Scala Sancta (Holy Staircase)

The so-called “Holy Staircase” in Rome is claimed to be that of Pontius Pilate’s mansion; Catholics are told that Christ was made to walk on His knees down this staircase, carrying the cross. In the Catholic Church, plenary indulgences can be obtained by climbing the stairs on one’s knees. On September 2, 1817, Pius VII granted those who ascend the stairs in the prescribed manner an indulgence of nine years for every step. And on February 26, 1908, Pius X granted a plenary indulgence to be obtained whenever the stairs are devoutly ascended after confession and communion.

“Luther was one day devoutly climbing these steps, when suddenly a voice like thunder seemed to say to him: ‘The just shall live by faith.’ Romans 1:17. He sprang to his feet and hastened from the place in shame and horror. That text never lost its power upon his soul. From that time he saw more clearly than ever before the fallacy of trusting to human works for salvation, and the necessity of constant faith in the merits of Christ. His eyes had been opened, and were never again to be closed, to the delusions of the papacy. When he turned his face from Rome he had turned away also in heart, and from that time the separation grew wider, until he severed all connection with the papal church.” –E.G. White, The Great Controversy, p. 125.



The city of Florence is a main attraction for international travelers to Italy. It is called the capital of the arts; according to statistics produced by UNESCO, 60 percent of the world's most important works of art are located in Italy, and approximately half of these are in Florence.

Even more interesting for us is the fact that a man lived here who sought to realize the ideal of a Christian city; this was the Italian religious Reformer Girolamo Savonarola (1452-1498). During the Renaissance, he established the reign of purity and asceticism. Under his guidance, a new constitution was drawn up, establishing a new republic on June 10, 1495. He led out in the abrogation of arbitrary taxation, and it was replaced by a 10 percent tax on all real property. He undertook the immediate relief of the poor and the strict administration of justice.
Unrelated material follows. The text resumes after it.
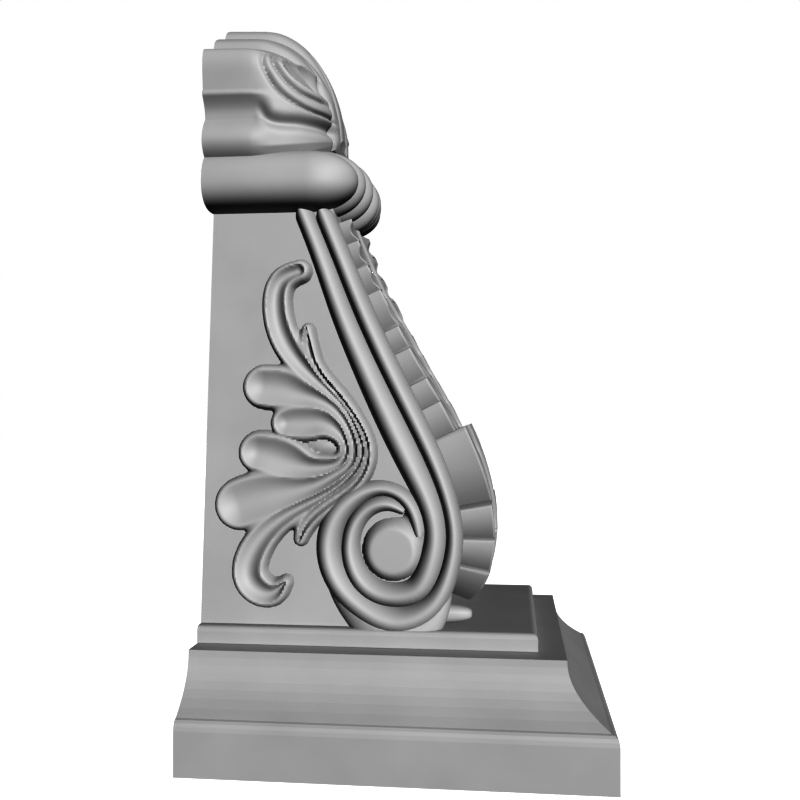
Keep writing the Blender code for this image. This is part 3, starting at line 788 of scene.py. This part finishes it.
class BRACKET_OT_carved_body(bpy.types.Operator):
    """Carve the scroll bracket: strands, side leaves, front leaf, collar and crown"""
    bl_idname = "bracket.carved_body"
    bl_label = "Carved Body"

    def execute(self, context):
        settings = context.scene.bracket_settings
        body = core_block()
        pieces = [front_leaf(settings), crown()] + collar() + side_leaves(settings) + eye_rise()
        pieces += side_relief(-1, settings) + side_relief(1, settings)
        combine(body, pieces, "UNION")
        combine(body, [cutting_block()], "INTERSECT")
        body.name = "carving"
        body.data.name = "carving"
        body.data.materials.clear()
        body.data.materials.append(
            sprayed_primer("primed_carving", settings.body_colour, PRIMER_ROUGHNESS))
        body.data.shade_smooth()
        body.data.set_sharp_from_angle(angle=math.radians(SHARP_ANGLE_DEG))
        body.visible_diffuse = False
        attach(body, "root")
        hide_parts("carved_body")
        return {"FINISHED"}


class BRACKET_OT_base(bpy.types.Operator):
    """Finish the slab and the moulded plinth"""
    bl_idname = "bracket.base"
    bl_label = "Slab and Plinth"

    def execute(self, context):
        settings = context.scene.bracket_settings
        for name in ("plinth_slab", "plinth"):
            material = sprayed_primer("primed_" + name, settings.base_colour, PRIMER_ROUGHNESS)
            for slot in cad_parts[name].material_slots:
                slot.material = material
        return {"FINISHED"}


class BRACKET_OT_stage(bpy.types.Operator):
    """Lay the pale floor, set the light and place the camera"""
    bl_idname = "bracket.stage"
    bl_label = "Stage"

    def execute(self, context):
        settings = context.scene.bracket_settings
        low, high = -FLOOR_REACH, FLOOR_REACH
        floor_mesh = bpy.data.meshes.new("floor")
        floor_mesh.from_pydata([(low, low, 0.0), (high, low, 0.0), (high, high, 0.0),
                                (low, high, 0.0)], [], [(0, 1, 2, 3)])
        floor = new_object("floor", floor_mesh)
        paper = sprayed_primer("backdrop_paper", settings.floor_colour, PAPER_ROUGHNESS)
        shader = paper.node_tree.nodes["Principled BSDF"]
        shader.inputs["Emission Color"].default_value = WHITE
        shader.inputs["Emission Strength"].default_value = FLOOR_GLOW
        floor.data.materials.append(paper)
        floor.visible_diffuse = False
        floor.visible_glossy = False
        key_data = bpy.data.lights.new("key", "SUN")
        key_data.energy = KEY_STRENGTH
        key_data.angle = math.radians(KEY_SPREAD_DEG)
        key_data.use_shadow = False
        key = new_object("key", key_data)
        key.rotation_euler = Vector(KEY_FROM).to_track_quat("Z", "Y").to_euler()
        world = bpy.data.worlds.new("studio")
        world.use_nodes = True
        tree = world.node_tree
        path = add_node(tree, "ShaderNodeLightPath", {}, {})
        strength = add_node(tree, "ShaderNodeMapRange",
                            {"To Min": FILL_STRENGTH, "To Max": BACKDROP_STRENGTH},
                            {"Value": path.outputs["Is Camera Ray"]})
        tree.links.new(strength.outputs["Result"], tree.nodes["Background"].inputs["Strength"])
        tree.nodes["Background"].inputs["Color"].default_value = WHITE
        context.scene.world = world
        context.scene.view_settings.view_transform = "Standard"
        context.scene.view_settings.gamma = VIEW_GAMMA
        camera_data = bpy.data.cameras.new("photo_view")
        camera_data.lens = CAMERA_LENS_MM
        camera_data.sensor_width = CAMERA_SENSOR_MM
        camera_data.clip_start = CAMERA_NEAREST
        camera = new_object("photo_view", camera_data)
        camera.location = CAMERA_PLACE
        camera.rotation_euler = [math.radians(angle) for angle in CAMERA_TURN_DEG]
        context.scene.camera = camera
        return {"FINISHED"}


class BRACKET_PT_panel(bpy.types.Panel):
    """Sizes, colours and steps of the bracket"""
    bl_idname = "BRACKET_PT_panel"
    bl_label = "Carved Bracket"
    bl_space_type = "VIEW_3D"
    bl_region_type = "UI"
    bl_category = "Bracket"

    def draw(self, context):
        settings = context.scene.bracket_settings
        for key in settings.bl_rna.properties.keys():
            if key not in ("rna_type", "name"):
                self.layout.prop(settings, key)
        for operator in OPERATORS:
            self.layout.operator(operator.bl_idname)


OPERATORS = (BRACKET_OT_carved_body, BRACKET_OT_base, BRACKET_OT_stage)
CLASSES = (BracketSettings, *OPERATORS, BRACKET_PT_panel)


def register():
    for item in CLASSES:
        bpy.utils.register_class(item)
    bpy.types.Scene.bracket_settings = PointerProperty(type=BracketSettings)


def unregister():
    del bpy.types.Scene.bracket_settings
    for item in reversed(CLASSES):
        bpy.utils.unregister_class(item)


def main():
    register()
    bpy.ops.bracket.carved_body()
    bpy.ops.bracket.base()
    bpy.ops.bracket.stage()


if __name__ == "__main__":
    main()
He also instituted a regime of austerity that seemed out of place in the Florence of the High Renaissance. Hymns took the place of common songs, artworks and luxuries were cast aside or burned, and unadorned clothing was worn by the entire population.

Savonarola made bitter enemies both at home and abroad. Pope Alexander VI was eager to rid Florence of this troublesome monk and was also displeased by the public criticism leveled by Savonarola against his scandalous pontificate. Savonarola was arrested and tortured until he confessed many crimes; then he was falsely convicted of heresy and burned at the stake on May 23, 1498, in the “Piazza della Signoria.”


Leaning Tower of Pisa

The tower of Pisa took over 800 years to completely finish. Throughout this time, there were two great wars, a civil war, change in religious governments, and a change in the tower’s use. It was "completed" in 1350 (more than 200 years after its construction began), but it has undergone constant addition and modification since then. Europe's most famous monument was the result of a slight miscalculation. Although many factors contributed to the tower’s leaning to one side, the decision of where to build the structure resulted in its original tilt. There are seven bells in the tower, each one sounding a note on the musical major scale. The top of the leaning tower is more than 3.9 meters (about 13 feet) from vertical.




Arthur Becker

There are 118 islands, 416 bridges, 177 canals, and 127 squares in Venice. The city is more than 1,500 years old and dates back to the mid 400s. By the end of the Thirteenth Century, the maritime empire created by this Italian city-state had become the greatest Mediterranean power since Rome. Venice dominated trade between Europe and Asia. Its influence extended from the city limits, at the western edge of the old Byzantine Empire, to the eastern Mediterranean and the Black Sea. Marco Polo, the author of  “Il Milione” (The Million), was one of its most famous citizens.


The Long Struggle of the Waldensians for Religious Liberty

The Waldensian movement arose in Lyon, France, toward the end of the Twelfth Century and spread throughout Europe during the Middle Ages. These adherents of the Christian faith financed the translation into French of the entire Bible (the well-known Olivetan Bible), joined in the Protestant Reformation, and were violently persecuted. They exerted a strong resistance against the Catholic system in the Alpine valleys of the Piedmont. Today, their church proudly remembers its tragic past and has members in the major towns of Italy as well as in Uruguay and Argentina.

Apology of Pope Francis

In 2015, after a historic visit to a Waldensian temple in Turin, Pope Francis, in the name of the Roman Catholic Church, asked the Waldensian Christians for forgiveness for the persecution carried out against them. The Pope apologized for the church's "un-Christian and even inhumane positions and actions."

Take advantage of this unique opportunity to meet and fellowship with other believers, make a thrilling experience, and rediscover the roots of your Christian belief. “Give my greetings to all your leaders and to the other believers there. The Christians from Italy who are here with me send you their love. God’s grace be with you all. Good-bye.“ Hebrews 13:24, 25, The Living Bible, Paraphrased.